Short exercise: Write out the whole listing word for word.

Recorded data:
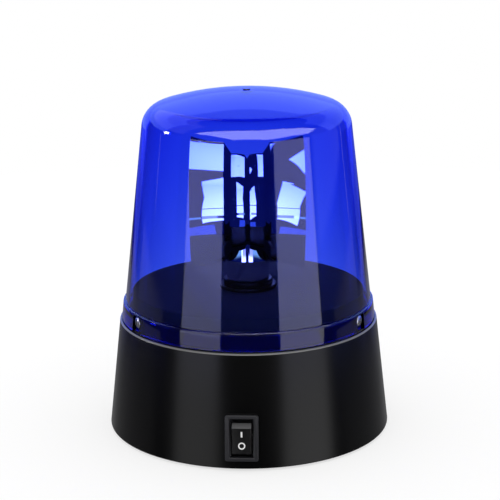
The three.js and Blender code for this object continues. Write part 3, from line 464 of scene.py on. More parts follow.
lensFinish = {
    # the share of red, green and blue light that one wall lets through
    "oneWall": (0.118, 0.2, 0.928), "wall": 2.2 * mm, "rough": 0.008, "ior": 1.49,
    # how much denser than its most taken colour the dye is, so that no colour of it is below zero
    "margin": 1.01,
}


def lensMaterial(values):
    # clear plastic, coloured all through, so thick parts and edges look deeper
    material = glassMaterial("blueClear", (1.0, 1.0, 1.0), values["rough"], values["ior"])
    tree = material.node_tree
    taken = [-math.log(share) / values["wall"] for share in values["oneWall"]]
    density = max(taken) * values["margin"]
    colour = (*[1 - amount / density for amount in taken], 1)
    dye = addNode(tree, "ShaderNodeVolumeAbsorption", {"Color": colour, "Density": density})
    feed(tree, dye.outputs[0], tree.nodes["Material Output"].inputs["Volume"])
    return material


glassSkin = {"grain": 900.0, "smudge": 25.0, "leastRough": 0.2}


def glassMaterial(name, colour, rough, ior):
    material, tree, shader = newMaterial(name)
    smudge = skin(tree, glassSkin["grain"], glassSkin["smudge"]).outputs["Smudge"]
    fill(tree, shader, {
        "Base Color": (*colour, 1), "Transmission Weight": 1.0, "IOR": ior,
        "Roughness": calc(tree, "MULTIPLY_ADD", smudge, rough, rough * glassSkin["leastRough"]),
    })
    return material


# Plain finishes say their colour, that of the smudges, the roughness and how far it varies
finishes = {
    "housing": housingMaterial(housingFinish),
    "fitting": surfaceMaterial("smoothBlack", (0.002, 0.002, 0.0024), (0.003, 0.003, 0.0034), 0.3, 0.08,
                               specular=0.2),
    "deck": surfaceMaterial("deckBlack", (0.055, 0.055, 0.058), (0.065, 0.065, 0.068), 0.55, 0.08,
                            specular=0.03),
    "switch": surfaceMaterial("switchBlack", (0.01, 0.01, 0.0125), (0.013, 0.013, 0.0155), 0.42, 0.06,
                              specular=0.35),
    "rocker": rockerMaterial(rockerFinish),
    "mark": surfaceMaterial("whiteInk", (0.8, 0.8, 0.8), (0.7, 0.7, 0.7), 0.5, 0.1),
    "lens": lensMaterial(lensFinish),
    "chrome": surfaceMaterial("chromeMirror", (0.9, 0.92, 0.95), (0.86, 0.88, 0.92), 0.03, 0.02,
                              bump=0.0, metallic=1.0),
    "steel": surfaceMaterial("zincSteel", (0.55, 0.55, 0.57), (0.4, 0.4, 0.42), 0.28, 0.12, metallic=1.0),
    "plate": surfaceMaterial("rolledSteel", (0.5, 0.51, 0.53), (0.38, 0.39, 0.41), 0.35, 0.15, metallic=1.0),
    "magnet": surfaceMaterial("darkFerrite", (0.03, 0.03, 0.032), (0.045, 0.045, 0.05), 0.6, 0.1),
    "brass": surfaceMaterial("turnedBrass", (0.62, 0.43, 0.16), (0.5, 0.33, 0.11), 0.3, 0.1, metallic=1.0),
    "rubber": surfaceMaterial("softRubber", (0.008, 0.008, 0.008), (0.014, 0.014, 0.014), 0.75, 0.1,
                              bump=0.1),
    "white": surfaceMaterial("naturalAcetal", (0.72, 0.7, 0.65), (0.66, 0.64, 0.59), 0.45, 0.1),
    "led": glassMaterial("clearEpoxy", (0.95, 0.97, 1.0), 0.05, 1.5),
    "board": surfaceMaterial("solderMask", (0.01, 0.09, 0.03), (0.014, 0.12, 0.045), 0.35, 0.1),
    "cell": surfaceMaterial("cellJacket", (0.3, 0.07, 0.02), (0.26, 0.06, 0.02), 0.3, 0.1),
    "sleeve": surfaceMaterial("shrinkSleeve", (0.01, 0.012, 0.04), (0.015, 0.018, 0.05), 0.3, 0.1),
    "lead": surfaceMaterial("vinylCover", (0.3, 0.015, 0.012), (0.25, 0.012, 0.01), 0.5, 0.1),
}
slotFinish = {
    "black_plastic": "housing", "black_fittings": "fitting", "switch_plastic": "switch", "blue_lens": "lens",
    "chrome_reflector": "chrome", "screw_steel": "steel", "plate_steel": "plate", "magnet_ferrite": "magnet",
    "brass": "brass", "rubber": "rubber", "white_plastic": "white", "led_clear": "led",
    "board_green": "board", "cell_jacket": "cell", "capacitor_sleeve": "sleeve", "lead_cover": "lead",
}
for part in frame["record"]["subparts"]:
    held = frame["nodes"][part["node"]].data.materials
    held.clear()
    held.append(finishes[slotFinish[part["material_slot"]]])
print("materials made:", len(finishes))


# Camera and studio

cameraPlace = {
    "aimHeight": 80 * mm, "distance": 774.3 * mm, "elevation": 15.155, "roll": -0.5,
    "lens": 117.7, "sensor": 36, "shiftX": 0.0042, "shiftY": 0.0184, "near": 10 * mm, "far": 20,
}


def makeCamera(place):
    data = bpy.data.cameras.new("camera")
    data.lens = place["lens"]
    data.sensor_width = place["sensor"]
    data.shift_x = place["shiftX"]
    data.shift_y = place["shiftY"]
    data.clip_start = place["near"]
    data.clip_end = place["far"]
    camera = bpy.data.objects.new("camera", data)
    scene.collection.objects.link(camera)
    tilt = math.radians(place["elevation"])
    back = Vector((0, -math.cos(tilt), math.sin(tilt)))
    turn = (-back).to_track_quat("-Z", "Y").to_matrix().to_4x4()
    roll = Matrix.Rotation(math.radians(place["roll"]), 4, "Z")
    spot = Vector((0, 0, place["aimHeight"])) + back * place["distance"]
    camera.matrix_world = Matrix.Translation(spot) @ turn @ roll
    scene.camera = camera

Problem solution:
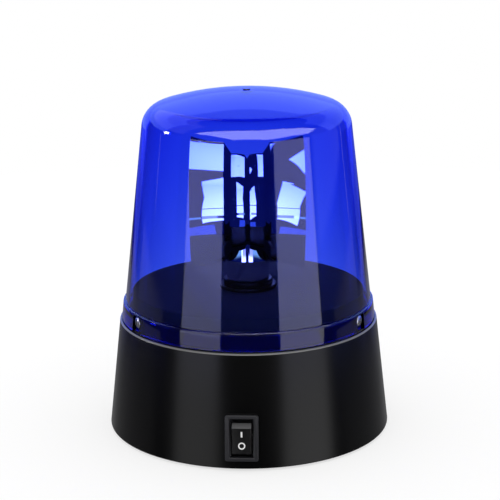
The three.js and Blender code for this object continues. Write part 3, from line 464 of scene.py on. More parts follow.
lensFinish = {
    # the share of red, green and blue light that one wall lets through
    "oneWall": (0.118, 0.2, 0.928), "wall": 2.2 * mm, "rough": 0.008, "ior": 1.49,
    # how much denser than its most taken colour the dye is, so that no colour of it is below zero
    "margin": 1.01,
}


def lensMaterial(values):
    # clear plastic, coloured all through, so thick parts and edges look deeper
    material = glassMaterial("blueClear", (1.0, 1.0, 1.0), values["rough"], values["ior"])
    tree = material.node_tree
    taken = [-math.log(share) / values["wall"] for share in values["oneWall"]]
    density = max(taken) * values["margin"]
    colour = (*[1 - amount / density for amount in taken], 1)
    dye = addNode(tree, "ShaderNodeVolumeAbsorption", {"Color": colour, "Density": density})
    feed(tree, dye.outputs[0], tree.nodes["Material Output"].inputs["Volume"])
    return material


glassSkin = {"grain": 900.0, "smudge": 25.0, "leastRough": 0.2}


def glassMaterial(name, colour, rough, ior):
    material, tree, shader = newMaterial(name)
    smudge = skin(tree, glassSkin["grain"], glassSkin["smudge"]).outputs["Smudge"]
    fill(tree, shader, {
        "Base Color": (*colour, 1), "Transmission Weight": 1.0, "IOR": ior,
        "Roughness": calc(tree, "MULTIPLY_ADD", smudge, rough, rough * glassSkin["leastRough"]),
    })
    return material


# Plain finishes say their colour, that of the smudges, the roughness and how far it varies
finishes = {
    "housing": housingMaterial(housingFinish),
    "fitting": surfaceMaterial("smoothBlack", (0.002, 0.002, 0.0024), (0.003, 0.003, 0.0034), 0.3, 0.08,
                               specular=0.2),
    "deck": surfaceMaterial("deckBlack", (0.055, 0.055, 0.058), (0.065, 0.065, 0.068), 0.55, 0.08,
                            specular=0.03),
    "switch": surfaceMaterial("switchBlack", (0.01, 0.01, 0.0125), (0.013, 0.013, 0.0155), 0.42, 0.06,
                              specular=0.35),
    "rocker": rockerMaterial(rockerFinish),
    "mark": surfaceMaterial("whiteInk", (0.8, 0.8, 0.8), (0.7, 0.7, 0.7), 0.5, 0.1),
    "lens": lensMaterial(lensFinish),
    "chrome": surfaceMaterial("chromeMirror", (0.9, 0.92, 0.95), (0.86, 0.88, 0.92), 0.03, 0.02,
                              bump=0.0, metallic=1.0),
    "steel": surfaceMaterial("zincSteel", (0.55, 0.55, 0.57), (0.4, 0.4, 0.42), 0.28, 0.12, metallic=1.0),
    "plate": surfaceMaterial("rolledSteel", (0.5, 0.51, 0.53), (0.38, 0.39, 0.41), 0.35, 0.15, metallic=1.0),
    "magnet": surfaceMaterial("darkFerrite", (0.03, 0.03, 0.032), (0.045, 0.045, 0.05), 0.6, 0.1),
    "brass": surfaceMaterial("turnedBrass", (0.62, 0.43, 0.16), (0.5, 0.33, 0.11), 0.3, 0.1, metallic=1.0),
    "rubber": surfaceMaterial("softRubber", (0.008, 0.008, 0.008), (0.014, 0.014, 0.014), 0.75, 0.1,
                              bump=0.1),
    "white": surfaceMaterial("naturalAcetal", (0.72, 0.7, 0.65), (0.66, 0.64, 0.59), 0.45, 0.1),
    "led": glassMaterial("clearEpoxy", (0.95, 0.97, 1.0), 0.05, 1.5),
    "board": surfaceMaterial("solderMask", (0.01, 0.09, 0.03), (0.014, 0.12, 0.045), 0.35, 0.1),
    "cell": surfaceMaterial("cellJacket", (0.3, 0.07, 0.02), (0.26, 0.06, 0.02), 0.3, 0.1),
    "sleeve": surfaceMaterial("shrinkSleeve", (0.01, 0.012, 0.04), (0.015, 0.018, 0.05), 0.3, 0.1),
    "lead": surfaceMaterial("vinylCover", (0.3, 0.015, 0.012), (0.25, 0.012, 0.01), 0.5, 0.1),
}
slotFinish = {
    "black_plastic": "housing", "black_fittings": "fitting", "switch_plastic": "switch", "blue_lens": "lens",
    "chrome_reflector": "chrome", "screw_steel": "steel", "plate_steel": "plate", "magnet_ferrite": "magnet",
    "brass": "brass", "rubber": "rubber", "white_plastic": "white", "led_clear": "led",
    "board_green": "board", "cell_jacket": "cell", "capacitor_sleeve": "sleeve", "lead_cover": "lead",
}
for part in frame["record"]["subparts"]:
    held = frame["nodes"][part["node"]].data.materials
    held.clear()
    held.append(finishes[slotFinish[part["material_slot"]]])
print("materials made:", len(finishes))


# Camera and studio

cameraPlace = {
    "aimHeight": 80 * mm, "distance": 774.3 * mm, "elevation": 15.155, "roll": -0.5,
    "lens": 117.7, "sensor": 36, "shiftX": 0.0042, "shiftY": 0.0184, "near": 10 * mm, "far": 20,
}


def makeCamera(place):
    data = bpy.data.cameras.new("camera")
    data.lens = place["lens"]
    data.sensor_width = place["sensor"]
    data.shift_x = place["shiftX"]
    data.shift_y = place["shiftY"]
    data.clip_start = place["near"]
    data.clip_end = place["far"]
    camera = bpy.data.objects.new("camera", data)
    scene.collection.objects.link(camera)
    tilt = math.radians(place["elevation"])
    back = Vector((0, -math.cos(tilt), math.sin(tilt)))
    turn = (-back).to_track_quat("-Z", "Y").to_matrix().to_4x4()
    roll = Matrix.Rotation(math.radians(place["roll"]), 4, "Z")
    spot = Vector((0, 0, place["aimHeight"])) + back * place["distance"]
    camera.matrix_world = Matrix.Translation(spot) @ turn @ roll
    scene.camera = camera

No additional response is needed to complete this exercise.